这只夜骐又带着我快速从湖面上升起,我下意识抓紧了乌乌的鬃毛,我们绕着城堡滑翔了几圈才回到禁林。艾米丽还在原地等我,蒲绒绒不知道什么时候醒来已经蹲在了她肩膀上。乌乌平稳降落,收起翅膀时的气流把她的马尾卷了起来,吹得她皱紧了五官,整个人连带着蒲绒绒都打了个冷颤,在她魔杖微弱的光里,竟然有点奇怪的可爱。
“你怎么不戴围巾?”我把围巾摘下来盖住她的蒲绒绒。
“我晚饭前就去找海格了,那会儿还不太冷。”她紧紧捏着围巾边缘,“你不冷吗?”
“没事。”我避开她的眼神,我们俩又坐回树桩上继续等着海格。艾米丽干脆分了半截围巾给我,我们俩各系着一半围巾,不得不用肩膀挤着肩膀,一直到海格提着灯来送我们回城堡,我们俩谁也没有再说话。

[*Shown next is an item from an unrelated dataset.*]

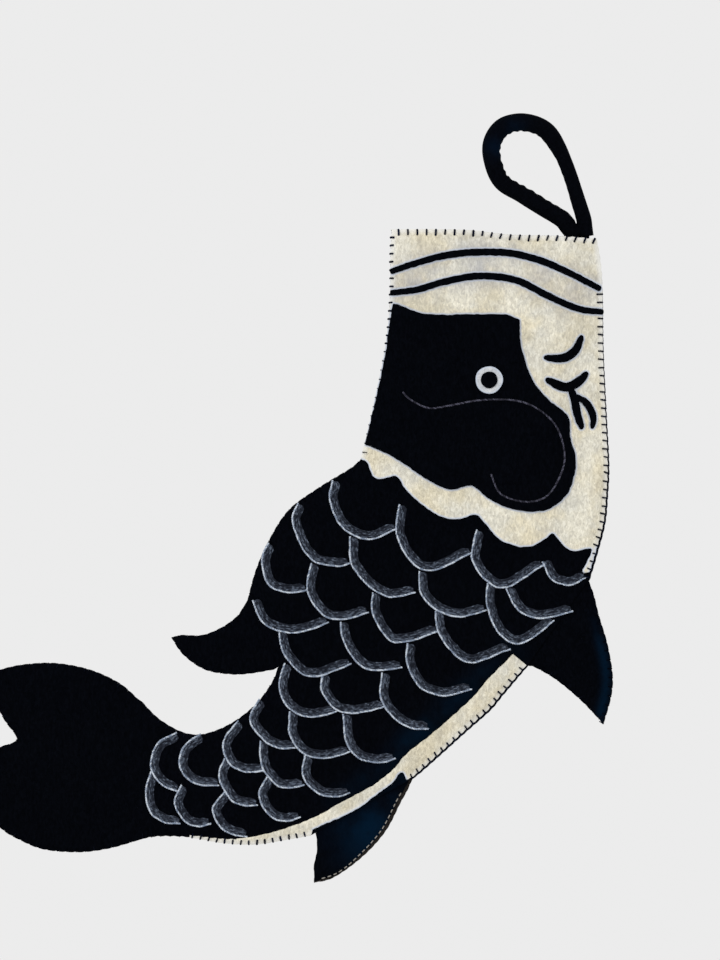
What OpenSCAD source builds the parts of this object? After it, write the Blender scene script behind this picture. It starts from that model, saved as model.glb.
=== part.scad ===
// Hanging carp streamer of stitched felt: an open pocket body in two hinged halves, a fan tail,
// three flapping fins and a padded hanging loop. +Z is up, +X is towards the carp's throat,
// and the decorated front faces -Y. The origin is the inner top of the hanging loop.

/* [Felt] */
// Thickness of one body, fin or tail layer
felt_t = 2.5; // [1.5:0.5:3]
// Thickness of the cream face and belly felt
applique_t = 2; // [1:0.5:2]
// Thickness of the small felt marks, the eye pieces and the lip stripes
mark_t = 1.5; // [1:0.5:2]
// Inner depth of the relaxed pocket
pocket_gap = 10; // [6:1:10]
// Width of the turned-in edge that closes the pocket along its seams
rim_w = 2.5; // [2:0.5:3]

/* [Motion] */
// How much less than a felt layer the radius of a rounded fin root is
root_relief = 0.2; // [0.1:0.05:0.4]
// Width of the flexing line between the two body halves
bend_gap = 5; // [5:0.5:8]
// Clearance between a rounded fin root and the seam that it flaps against
root_clear = 0.4; // [0.3:0.1:0.8]

/* [Face] */
// Diameter of the white eye
eye_d = 20.5; // [16:0.5:22]
// Diameter of the pupil
pupil_d = 12.5; // [8:0.5:14]
// Width of the two lip stripes
lip_w = 5; // [3:0.5:6]
// Width of the stitched gill line
gill_line_w = 1.8; // [1:0.2:3]

/* [Scales] */
// Width of the pale yarn along the outside of a scale
yarn_w = 1.6; // [1:0.2:2]
// Greatest width of the streaked band inside the yarn
band_w = 4.6; // [3:0.2:5]
// Height of the pale yarn
yarn_t = 1.4; // [1:0.2:1.8]
// Height of the streaked band
band_t = 1.1; // [0.6:0.1:1.4]

/* [Stitches] */
// Distance between blanket stitches along the mouth
mouth_pitch = 7.1; // [5:0.1:9]
// Distance between blanket stitches along the other seams
seam_pitch = 6.2; // [4:0.1:9]
// Width of one stitch
stitch_w = 1.2; // [0.8:0.2:1.6]
// Height of one stitch above the felt
stitch_t = 0.8; // [0.4:0.1:1]

/* [Loop] */
// Diameter of the padded loop tube
loop_d = 12.8; // [10:0.2:13]
// Diameter of the tube where its two ends are pinched into the tab
loop_pinch_d = 10.8; // [9:0.2:11]
// Height of the fold line of the loop, above the seam of the tab
fold_z = -72; // [-72:1:-70]
// Length of the tab inside the pocket
tab_l = 28; // [20:1:30]

/* [Hidden] */

// Depths of the stacked layers, measured from the middle of the pocket towards the front
pocket_y = pocket_gap / 2;
panel_y = pocket_y + felt_t;
applique_y = panel_y + applique_t;
cover_y = applique_y + applique_t;
eye_y = cover_y + mark_t;
pupil_y = eye_y + mark_t;
reach = 900;

// Ends of the line across the body that its two halves flex about
bend_a = [-182, -403];
bend_b = [-76, -483];
// Line that the tail flaps about
tail_x = -288;
body_end_x = tail_x + felt_t + root_clear;

// Seams of the body as [x, z], clockwise from the left end of the mouth
mouth_edge = [[-98, -74], [-62, -74], [-35, -75], [-9, -78], [28, -79], [56, -81]];
throat_edge = [[56, -81], [60, -108], [61, -164], [63, -209], [65, -250], [64, -273], [62, -294],
    [56, -317], [50, -337]];
belly_fore_edge = [[4, -401], [-14, -422], [-24, -434], [-42, -450], [-62, -468], [-79, -483]];
belly_rear_edge = [[-158, -528], [-178, -532], [-200, -536], [-224, -535], [-250, -530], [-272, -529],
    [body_end_x, -531]];
loin_edge = [[body_end_x, -428], [-272, -441], [-254, -451], [-238, -452], [-218, -444], [-200, -430],
    [-188, -414], [-183, -402]];
back_edge = [[-206, -352], [-200, -330], [-190, -307], [-175, -284], [-152, -267], [-129, -253],
    [-121, -246]];
nape_edge = [[-121, -246], [-111, -203], [-102, -157], [-99, -119], [-99, -97], [-98, -74]];

// Seam stretches that the fins are sewn into, as their two ends
dorsal_seam = [[-187, -393], [-205, -354]];
pectoral_seam = [[48, -340], [6, -398]];
pelvic_seam = [[-88, -488], [-155, -526]];

// Free edges of the fins and the tail
dorsal_top = [[-212, -357], [-217, -366], [-225, -372], [-240, -378], [-256, -378], [-263, -380]];
dorsal_bottom = [[-263, -380], [-254, -393], [-238, -404], [-219, -407], [-204, -405], [-193, -399]];
pectoral_outer = [[54, -348], [58, -364], [64, -384], [68, -407], [67, -424], [61, -445]];
pectoral_inner = [[61, -445], [45, -428], [26, -412], [11, -403]];
pelvic_outer = [[-86, -495], [-91, -504], [-102, -525], [-119, -544], [-141, -560], [-156, -564]];
pelvic_inner = [[-156, -564], [-156, -551], [-154, -541], [-154, -531]];
pelvic_trim = [[-89, -495], [-94, -504], [-105, -525], [-122, -544], [-138, -557]];
tail_upper = [[-288, -426], [-302, -414], [-324, -404], [-350, -399], [-374, -400], [-392, -404],
    [-408, -410]];
tail_notch = [[-408, -410], [-398, -424], [-388, -442], [-379, -456], [-392, -462], [-411, -470],
    [-428, -480]];
tail_lower = [[-428, -480], [-414, -498], [-392, -522], [-376, -532], [-358, -539], [-332, -541],
    [-309, -538], [-288, -532]];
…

回到格兰芬多塔楼后,我向胖夫人报出了口令“缬草”,可能因为我深夜打扰到她的睡眠,她旋开得不情不愿。一进公共休息室,我就看到珀西坐在壁炉前翻书。
“快两点了,你还没睡吗?”珀西递了本书过来,我翻开封皮,扉页上写的是E.M.H.——艾米丽名字的缩写,“这不是她的魔药书吗?你已经看完了!”
“也不算看完了,你自己翻翻就知道了。”珀西坐回长沙发上,“书上只有一些简单的标记而已,基本对我没什么用,只有增智剂那一页详细补充了注意事项,估计是课上为了你临时写的。”
将近凌晨三点才睡下,可早上七点多我就照常醒来了,昨晚珀西的几句话多少让我心里觉得有些别扭,什么是“为了我”呢?我想着反正已经跟她约好了要教我魔药,干脆早上直接问个清楚,可没想到之后的大半年时间,我还在被珀西这句话困扰。